** INPUT FOR THIS TASK **
▼
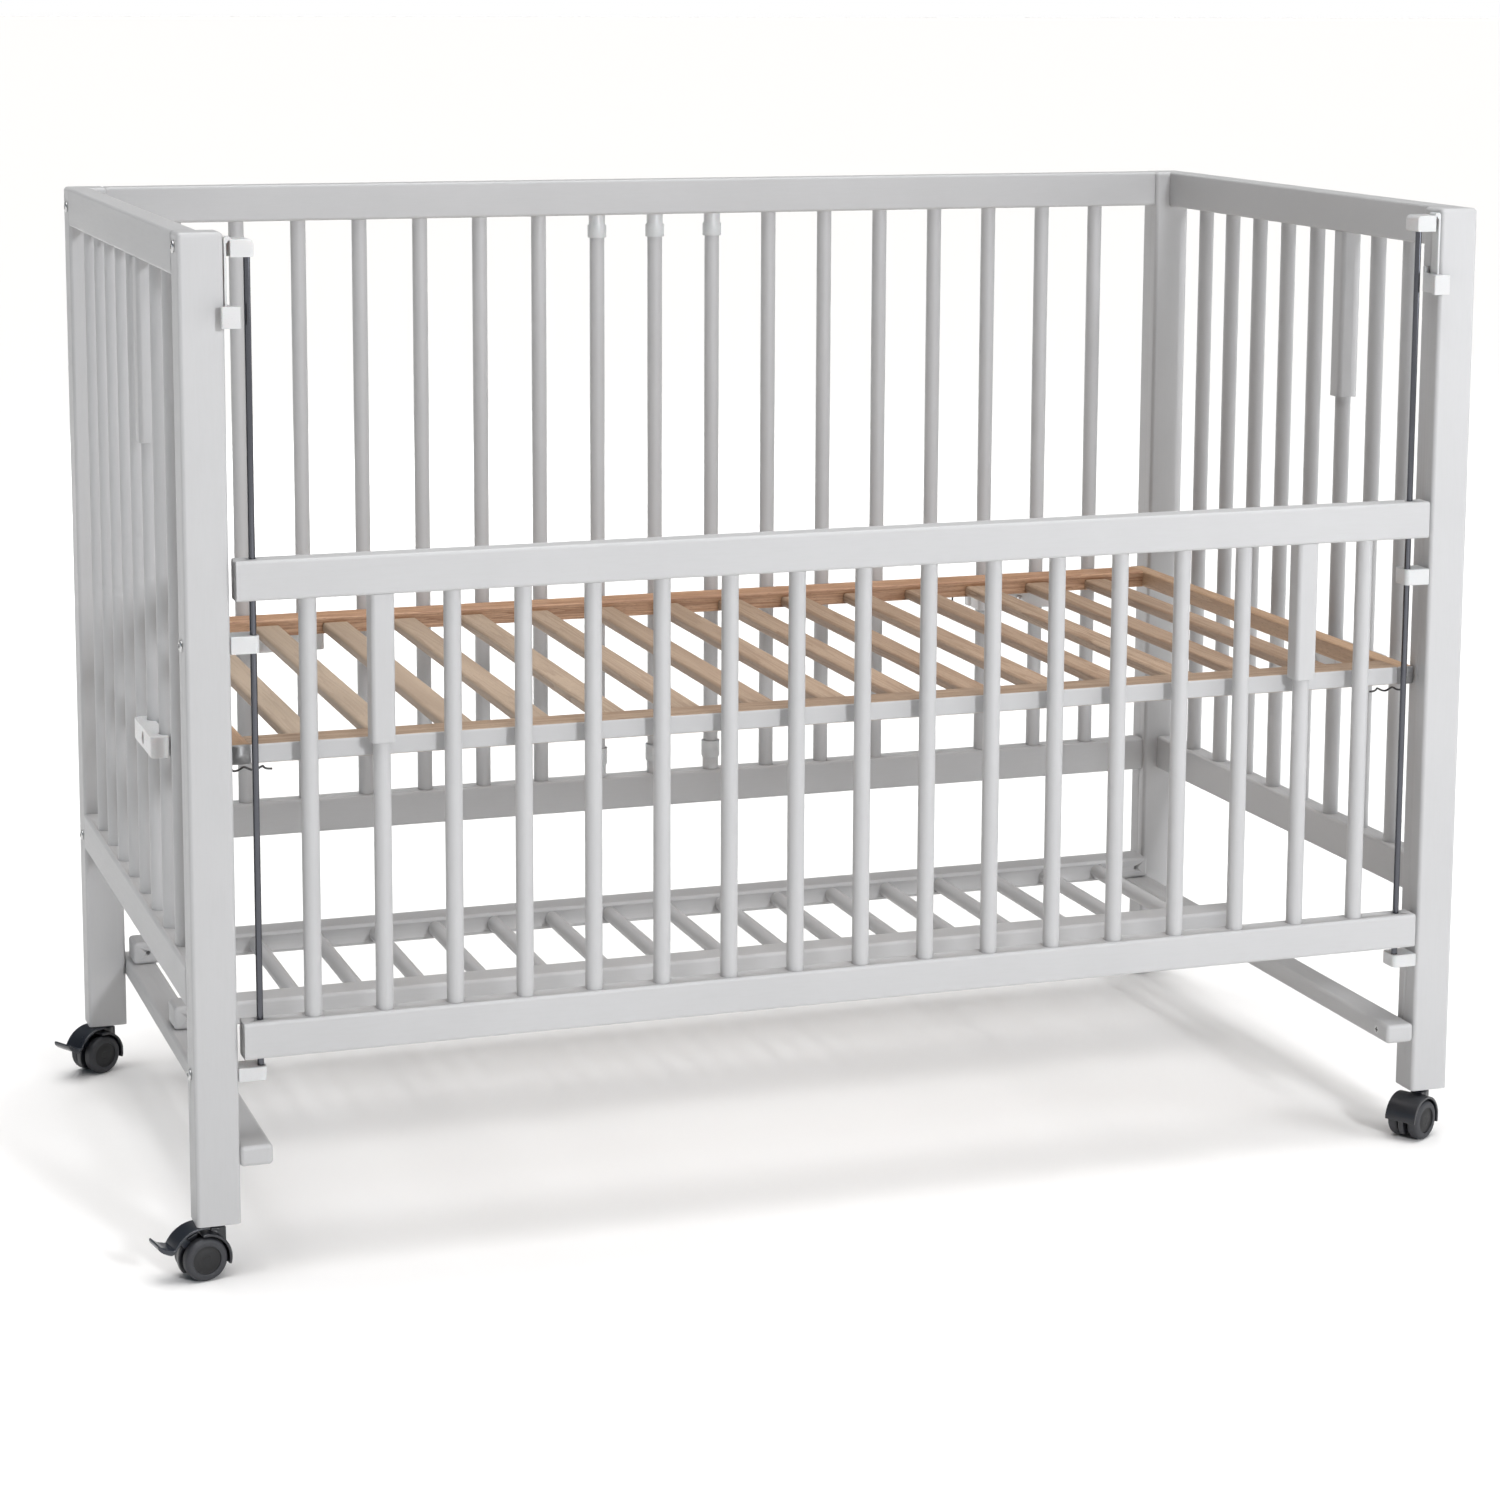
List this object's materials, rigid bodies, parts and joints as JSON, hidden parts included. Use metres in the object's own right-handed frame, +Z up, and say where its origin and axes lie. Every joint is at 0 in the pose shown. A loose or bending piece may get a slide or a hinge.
▲
▼
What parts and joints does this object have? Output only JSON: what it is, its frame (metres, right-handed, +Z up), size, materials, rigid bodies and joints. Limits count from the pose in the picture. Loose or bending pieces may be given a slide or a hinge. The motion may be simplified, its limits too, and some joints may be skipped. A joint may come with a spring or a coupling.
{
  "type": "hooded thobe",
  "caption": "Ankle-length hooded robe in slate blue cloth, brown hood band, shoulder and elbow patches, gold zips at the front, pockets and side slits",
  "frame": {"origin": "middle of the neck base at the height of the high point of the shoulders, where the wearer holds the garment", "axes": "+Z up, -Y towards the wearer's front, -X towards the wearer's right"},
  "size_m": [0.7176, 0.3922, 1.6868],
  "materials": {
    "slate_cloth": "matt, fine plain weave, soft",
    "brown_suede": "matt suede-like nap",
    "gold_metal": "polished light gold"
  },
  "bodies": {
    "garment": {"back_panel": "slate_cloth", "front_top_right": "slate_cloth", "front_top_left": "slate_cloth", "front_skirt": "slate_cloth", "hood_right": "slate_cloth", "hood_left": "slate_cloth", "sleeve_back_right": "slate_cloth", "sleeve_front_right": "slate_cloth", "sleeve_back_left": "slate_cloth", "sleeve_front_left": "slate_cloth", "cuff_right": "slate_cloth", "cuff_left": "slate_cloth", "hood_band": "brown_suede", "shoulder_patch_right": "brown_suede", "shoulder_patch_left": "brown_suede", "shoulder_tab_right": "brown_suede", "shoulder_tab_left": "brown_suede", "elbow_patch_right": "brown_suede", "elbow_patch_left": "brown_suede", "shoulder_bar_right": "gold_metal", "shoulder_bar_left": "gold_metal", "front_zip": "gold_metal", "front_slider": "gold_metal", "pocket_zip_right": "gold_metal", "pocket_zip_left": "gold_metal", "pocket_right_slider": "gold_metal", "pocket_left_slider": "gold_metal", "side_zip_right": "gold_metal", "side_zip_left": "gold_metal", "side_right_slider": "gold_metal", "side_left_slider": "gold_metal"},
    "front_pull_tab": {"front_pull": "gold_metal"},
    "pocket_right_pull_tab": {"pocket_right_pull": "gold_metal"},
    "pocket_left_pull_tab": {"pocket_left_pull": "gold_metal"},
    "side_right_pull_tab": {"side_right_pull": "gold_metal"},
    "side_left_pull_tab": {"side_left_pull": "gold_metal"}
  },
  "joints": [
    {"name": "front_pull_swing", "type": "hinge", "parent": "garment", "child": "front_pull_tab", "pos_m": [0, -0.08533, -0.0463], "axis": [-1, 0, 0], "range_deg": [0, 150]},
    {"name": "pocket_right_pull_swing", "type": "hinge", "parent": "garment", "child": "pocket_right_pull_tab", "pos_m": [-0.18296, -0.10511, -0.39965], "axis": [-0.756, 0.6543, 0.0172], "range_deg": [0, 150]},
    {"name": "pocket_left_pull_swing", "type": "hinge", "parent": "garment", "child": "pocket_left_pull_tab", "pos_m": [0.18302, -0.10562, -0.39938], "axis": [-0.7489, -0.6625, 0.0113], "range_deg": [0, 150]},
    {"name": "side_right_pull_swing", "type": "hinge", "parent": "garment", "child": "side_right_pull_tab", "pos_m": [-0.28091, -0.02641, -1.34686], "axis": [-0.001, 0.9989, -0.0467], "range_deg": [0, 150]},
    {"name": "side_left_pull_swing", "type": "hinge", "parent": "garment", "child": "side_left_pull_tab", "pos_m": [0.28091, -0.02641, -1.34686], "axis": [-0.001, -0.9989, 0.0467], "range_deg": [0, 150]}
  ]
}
▲
** REQUIRED TASK **
Locate all lines holding the word "origin", then copy them out.

** RESPONSE TO THIS EXERCISE **
List this object's materials, rigid bodies, parts and joints as JSON, hidden parts included. Use metres in the object's own right-handed frame, +Z up, and say where its origin and axes lie. Every joint is at 0 in the pose shown. A loose or bending piece may get a slide or a hinge.
  "frame": {"origin": "middle of the neck base at the height of the high point of the shoulders, where the wearer holds the garment", "axes": "+Z up, -Y towards the wearer's front, -X towards the wearer's right"},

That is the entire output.